Technical Note: Jq Array Transformation
Problem
Given a JSON data below, output the data in CSV/TSV format.
[
{
"id": 0,
"data": [0, 1, 2]
},
{
"id": 1,
"data": [1, 2, 3]
},
{
"id": 2,
"data": [3, 4, 5]
}
]
Expected output.
"0\t0,1,2"
"1\t1,2,3"
"2\t3,4,5"
How to
JQ provides @tsv
and @csv
function that convert data to the corresponding
format. Each row of the output CSV table should be formated to an array type before
these functions can consume.
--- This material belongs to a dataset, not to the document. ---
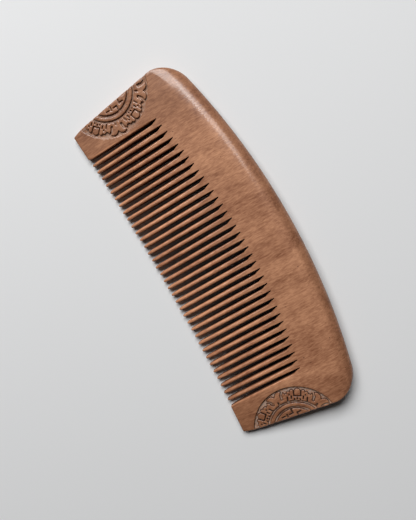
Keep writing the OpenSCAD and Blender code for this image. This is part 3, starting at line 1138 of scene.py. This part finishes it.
def carving(calc, given):
    """Where the carved floors and walls are inside the two circles, by depth below the sloping top; where the
    walls between the teeth and the outer edges are, away from both faces; and where the teeth are painted
    paler as painted light.
    The carved walls, the gaps' walls and the outer edges carry painted shade. On the roundel at the +X end
    the floors get more dust and the walls more painted shade."""
    x, y, z = calc.split(given["Place"])
    below = y * given["Slope"] + given["Middle Thickness"] - z
    from_end = given["End Distance"] - abs(x) * given["End Normal X"] - y * given["End Normal Y"]
    deepest = ramp(calc, from_end, 0.0, END_RUN / MM) * (1 - END_SHARE) + END_SHARE
    depth = below / given["Depth"] / deepest
    flat = calc.vector(x, y)
    away = [
        calc.value("ShaderNodeVectorMath", {0: flat, 1: given[name]}, "Value", operation="DISTANCE")
        for name in ("First Centre", "Second Centre")
    ]
    within = calc.math("MINIMUM", *away) < given["Radius"]
    # what lies deeper is the comb's side, which starts right at its end
    within = within * (depth < 1.6) * ramp(calc, from_end, 0.0003, 0.0007)
    side = ramp(calc, x, -0.05, 0.05)
    walls = ramp(calc, depth, 0.04, 0.18) - ramp(calc, depth, 0.95, 0.995)
    from_face = calc.math("MINIMUM", below, z)
    in_row = abs(x - given["Row Shift"]) < given["Row Half"]
    facing_x = calc.split(given["Facing"])[0]
    # Walls, Gaps and Edges are masks for painted shade; the last mask lightens the teeth towards their tips
    # as painted light
    return {
        "Floors": ramp(calc, depth, 0.85, 1.0) * (side * 0.3 + 0.7) * within,
        "Walls": walls * (side * 0.5 + 0.5) * within,
        "Gaps": ramp(calc, from_face, 0.0004, 0.0014) * in_row * ramp(calc, abs(facing_x), 0.4, 0.8),
        "Edges": ramp(calc, from_face, 0.0007, 0.0022),
        "Worn": ramp(calc, -y, -0.005, 0.006) * in_row,
    }


def new_material(name):
    """A material with nodes: itself, a writer for them, its shader's inputs and its coordinates."""
    material = bpy.data.materials.new(name)
    material.use_nodes = True
    tree = material.node_tree
    calc = Calc(tree)
    return material, calc, tree.nodes["Principled BSDF"].inputs, calc.outputs("ShaderNodeTexCoord")


def opaque(rgb, factor=1.0):
    """A colour for a socket, darkened by a factor."""
    return (*(factor * c for c in rgb), 1.0)


def wood_material(name, plan, look, roundels):
    """Oiled reddish-brown wood with dust left in the carving, painted shade on the carved walls, the gaps'
    walls and the rounded edges, and painted light on the teeth.
    """
    material, calc, shader, given = new_material(name)
    place = given["Object"]
    colours = {"Light": opaque(look.light), "Dark": opaque(look.dark), "Fleck": opaque(look.fleck)}
    grained = place_group(calc, "Wood grain", grain, Place=place, **colours)
    centres = [Vector((r.centre[0] / MM, r.centre[1] / MM, 0.0)) for r in roundels]
    carved = place_group(
        calc,
        "Carved depth",
        carving,
        Place=place,
        Slope=plan.slope,
        Middle_Thickness=plan.top_z(0) / MM,
        Depth=roundels[0].depth / MM,
        Radius=(roundels[0].radius + 0.05) / MM,
        First_Centre=centres[0],
        Second_Centre=centres[1],
        Facing=given["Normal"],
        Row_Shift=plan.shift / MM,
        Row_Half=plan.gap_n * plan.pitch / 2 / MM,
        End_Normal_X=float(plan.end_n[0]),
        End_Normal_Y=float(plan.end_n[1]),
        End_Distance=float(plan.end_d) / MM,
    )
    patches = ramp(calc, streaks(calc, place, 0.8, 1.0, 3.0), 0.32, 0.62)
    dusty = carved["Floors"] * patches * look.dust_share
    base = blend_colours(calc, dusty, grained["Colour"], opaque(look.dust))
    # painted shade: the carved walls and the walls between the teeth are darkened towards a dark fleck
    # colour, stronger towards +X
    painted_shade_mask = calc.math("MAXIMUM", carved["Walls"], carved["Gaps"]) * look.painted_shade
    base = blend_colours(calc, painted_shade_mask, base, opaque(look.fleck, 0.4))
    # painted shade on the rounded edges and sides, together with the darkening towards the ends and the lower
    # +X corner; less of it on dusty floors
    shade = calc.math("MAXIMUM", grained["Shade"], carved["Edges"] * 0.55) * (dusty * -0.7 + 1.0)
    base = blend_colours(calc, shade, base, (0.45, 0.38, 0.32, 1), "MULTIPLY")
    # painted light: the teeth are made paler towards their tips, in place of the light on their crests
    base = blend_colours(calc, carved["Worn"], base, (1.22, 1.2, 1.17, 1), "MULTIPLY")
    dull = calc.math("MAXIMUM", carved["Floors"], carved["Walls"]) * 0.85
    dull = calc.math("MAXIMUM", dull, carved["Gaps"])
    fibres = {"Height": grained["Height"], "Strength": 0.2, "Distance": 0.00006}
    finish = {
        "Base Color": base,
        "Roughness": grained["Pores"] * 0.2 + look.roughness + dull * 0.35,
        "Coat Weight": dull * -look.coat + look.coat,
        "Normal": calc.value("ShaderNodeBump", fibres),
        "Coat Roughness": 0.18,
        "IOR": 1.48,
        "Specular IOR Level": 0.25,
    }
    for socket, value in finish.items():
        calc.feed(shader[socket], value)
    return material


# --------------------------------------------------------------- stage


def floor_material(look):
    """Plain pale board under the comb."""
    material, calc, shader, given = new_material("pale_floor")
    cloud = ramp(calc, streaks(calc, given["Object"], 260.0, 260.0, 1.0), 0.2, 0.8)
    calc.feed(shader["Base Color"], blend_colours(calc, cloud, opaque(look.floor), opaque(look.floor, 0.985)))
    calc.feed(shader["Roughness"], 0.9)
    calc.feed(shader["Specular IOR Level"], 0.2)
    return material


def area_light(name, place, width, depth, watts):
    """A soft light that faces the comb, with one side level."""
    data = bpy.data.lights.new(name, "AREA")
    data.shape = "RECTANGLE"
    data.size = width
    data.size_y = depth
    data.energy = watts
    made = new_object(name, data)
    made.location = place
    made.rotation_euler = (-place).to_track_quat("-Z", "Y").to_euler()
    return made


# Camera: where it stands, where it looks and what is up in the picture
EYE = Vector((-0.003763, 0.024415, 0.247106))
LOOK = Vector((0.01862909, -0.12828632, -0.99156219))
UP = Vector((-0.86662227, 0.49250947, -0.08000165))
SENSOR = 36
LENS = 600 / 416 * SENSOR  # a focal length of 600 pixels on a picture 416 wide


def set_camera():
    """Sets the camera at the photograph's angle."""
    data = bpy.data.cameras.new("camera")
    data.sensor_fit = "HORIZONTAL"
    data.sensor_width = SENSOR
    data.lens = LENS
    data.clip_start = 0.01
    data.clip_end = 20
    back = -LOOK.normalized()
    right = UP.cross(back).normalized()
    turn = Matrix((right, back.cross(right), back)).transposed().to_4x4()
    made = new_object("camera", data)
    made.matrix_world = Matrix.Translation(EYE) @ turn
    bpy.context.scene.camera = made


# ----------------------------------------------------------- operators


def sizes():
    """The plan and the roundels for the sizes in the scene."""
    scene = bpy.context.scene
    plan = Plan(scene.comb_board, scene.comb_teeth)
    return plan, [Roundel(plan, scene.comb_roundels, *row) for row in ROUNDELS]


class COMB_OT_board(Operator):
    """Makes the board with its rounded edges and carved roundels"""

    bl_idname = "comb.carve_board"
    bl_label = "Carve the board"

    def execute(self, context):
        made = new_object("board", new_mesh("board", *board_mesh(*sizes())))
        if not made.data.polygons:
            raise RuntimeError("the board has no faces")
        return {"FINISHED"}


class COMB_OT_teeth(Operator):
    """Saws the row of teeth and welds it to the board"""

    bl_idname = "comb.saw_teeth"
    bl_label = "Saw the teeth"

    def execute(self, context):
        scene = context.scene
        teeth = scene.comb_teeth
        board = bpy.data.objects.get("board")
        if board is None:
            raise RuntimeError("carve the board first")
        plan, roundels = sizes()
        tooth = new_object("tooth", new_mesh("tooth", *tooth_mesh(plan)))
        values = {
            "Tooth": tooth,
            "Count": teeth.gaps - 1,
            "First": plan.gap_x(0) / MM,
            "Pitch": teeth.pitch,
            "Root Centre X": teeth.shift,
            "Root Centre Y": plan.root_cy / MM,
            "Root Radius": teeth.root_radius,
            "Tips Centre Y": plan.tips_cy / MM,
            "Tips Radius": plan.tips_r / MM,
            "Drawn Length": UNIT / MM,
            "Kept Length": KEPT / MM,
            "Mark": CODE / MM,
            "Middle Thickness": plan.top_z(0) / MM,
            "Slope": plan.slope,
            "Lean": teeth.lean,
            "Unevenness": teeth.uneven,
            "Seed": teeth.seed,
            "Material": wood_material("oiled_wood", plan, scene.comb_wood, roundels),
        }
        row = board.modifiers.new("Row of teeth", "NODES")
        row.node_group = teeth_tree(values)
        set_inputs(row, values)
        comb = settled(board, PIECE)
        bpy.data.objects.remove(tooth)
        for name in RANDOMS:
            found = comb.data.attributes.get(name)
            if found is not None:
                comb.data.attributes.remove(found)
        check_closed(comb.data)
        mark_sharp(comb.data, plan)
        weigh = comb.modifiers.new("Weighted normals", "WEIGHTED_NORMAL")
        weigh.keep_sharp = True
        comb = settled(comb, PIECE)
        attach(comb, "root")
        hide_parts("comb")
        return {"FINISHED"}


def mark_sharp(mesh, plan):
    """Marks the sharp edges, and those of a root's corner, which would tint the flat top."""
    work = bmesh.new()
    work.from_mesh(mesh)
    for e in work.edges:
        at_root = any(abs(v.co.y * MM - plan.root_y(v.co.x * MM)) < 0.01 for v in e.verts)
        walls = sum(abs(f.normal.z) < 0.2 for f in e.link_faces)
        e.smooth = e.calc_face_angle(0.0) < math.radians(SHARP) and not (at_root and walls == 1)
    work.to_mesh(mesh)
    work.free()


def check_closed(mesh):
    """Stops when the welded comb isn't one closed skin."""
    work = bmesh.new()
    work.from_mesh(mesh)
    loose = sum(1 for e in work.edges if len(e.link_faces) != 2)
    volume = work.calc_volume(signed=True)
    work.free()
    if loose or volume <= 0:
        raise RuntimeError(f"the comb's skin has {loose} open edges, and its volume is {volume}")


class COMB_OT_stage(Operator):
    """Sets the pale floor, the soft lights and the camera"""

    bl_idname = "comb.set_stage"
    bl_label = "Set the stage"

    def execute(self, context):
        look = context.scene.comb_stage
        half, low = 3000.0, -0.03  # the comb lies that little above its floor
        corners = [(-half, -half, low), (half, -half, low), (half, half, low), (-half, half, low)]
        mesh = new_mesh("floor", corners, [(0, 1, 2, 3)])
        mesh.materials.append(floor_material(look))
        floor = new_object("floor", mesh)
        for name in ("key", "rim"):
            turn, height, width, depth, watts = (
                getattr(look, f"{name}_{part}") for part in ("bearing", "height", "width", "depth", "power")
            )
            level = math.cos(height)
            way = Vector((level * math.cos(turn), level * math.sin(turn), math.sin(height)))
            light = area_light(name, way * look.light_distance, width, depth, watts)
            light.visible_diffuse = name == "key"
        context.scene.view_settings.view_transform = "Standard"
        world = bpy.data.worlds.new("studio")
        world.use_nodes = True
        sky = world.node_tree.nodes["Background"]
        sky.inputs["Color"].default_value = (1.0, 1.0, 1.0, 1.0)
        sky.inputs["Strength"].default_value = look.sky
        context.scene.world = world
        set_camera()
        return {"FINISHED"}


class COMB_PT_panel(Panel):
    """Lists the comb's sizes and its operators"""

    bl_label = "Wooden Comb"
    bl_idname = "COMB_PT_panel"
    bl_space_type = "VIEW_3D"
    bl_region_type = "UI"
    bl_category = "Comb"

    def draw(self, context):
        layout = self.layout
        for title, name, _ in GROUPS:
            box = layout.box()
            box.label(text=title)
            group = getattr(context.scene, name)
            for prop in group.bl_rna.properties:
                if prop.identifier not in ("rna_type", "name"):
                    box.prop(group, prop.identifier)
        for operator in OPERATORS:
            layout.operator(operator.bl_idname)


GROUPS = (
    ("Board", "comb_board", BoardSizes),
    ("Teeth", "comb_teeth", TeethSizes),
    ("Roundels", "comb_roundels", RoundelSizes),
    ("Wood", "comb_wood", WoodLook),
    ("Stage", "comb_stage", StageLook),
)
OPERATORS = (COMB_OT_board, COMB_OT_teeth, COMB_OT_stage)


def register():
    """Registers the sizes, the operators and the panel."""
    for _, name, group in GROUPS:
        bpy.utils.register_class(group)
        setattr(bpy.types.Scene, name, PointerProperty(type=group))
    for operator in OPERATORS:
        bpy.utils.register_class(operator)
    bpy.utils.register_class(COMB_PT_panel)


def unregister():
    """Takes it all out again."""
    bpy.utils.unregister_class(COMB_PT_panel)
    for operator in reversed(OPERATORS):
        bpy.utils.unregister_class(operator)
    for _, name, group in reversed(GROUPS):
        delattr(bpy.types.Scene, name)
        bpy.utils.unregister_class(group)


def main():
    """Makes the whole scene."""
    register()
    bpy.ops.comb.carve_board()
    bpy.ops.comb.saw_teeth()
    bpy.ops.comb.set_stage()


if __name__ == "__main__":
    main()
Naturally, we write the JQ query as below
jq '.[] | [.id, .data] | @tsv' datafile
The above command will output the error message:
jq: error (at <stdin>:14): array ([0,1,2]) is not valid in a csv row exit status 5
@tsv
function needs every element in the array to be a string in order to
convert to TSV output. By the query .[] | [.id, .data]
, the second output is
still an array and jq
is complaining that array is not a valid csv row. We
need to format the second .data
to a string before feeding it to @tsv
function.
We could use JQ Join function to
create a string from an array by something like .data | join(", ")
. In order
for jq
to evaluate a sub expression, we need to wrap it inside a ()
. We have
another jq
query as below.
jq '.[] | [.id, (.data | join(", ")]' datafile
[
0,
"0,1,2"
]
[
1,
"1,2,3"
]
[
2,
"3,4,5"
]
Now we can feed the output to @tsv
function to output in TSV format.
jq '.[] | [.id, (.data | join(", ")) ] | @tsv' datafile
"0\t0,1,2"
"1\t1,2,3"
"2\t3,4,5"
Conclusion
Wrap sub-expression inside a bracket ()
to allow tranformation of parts of data.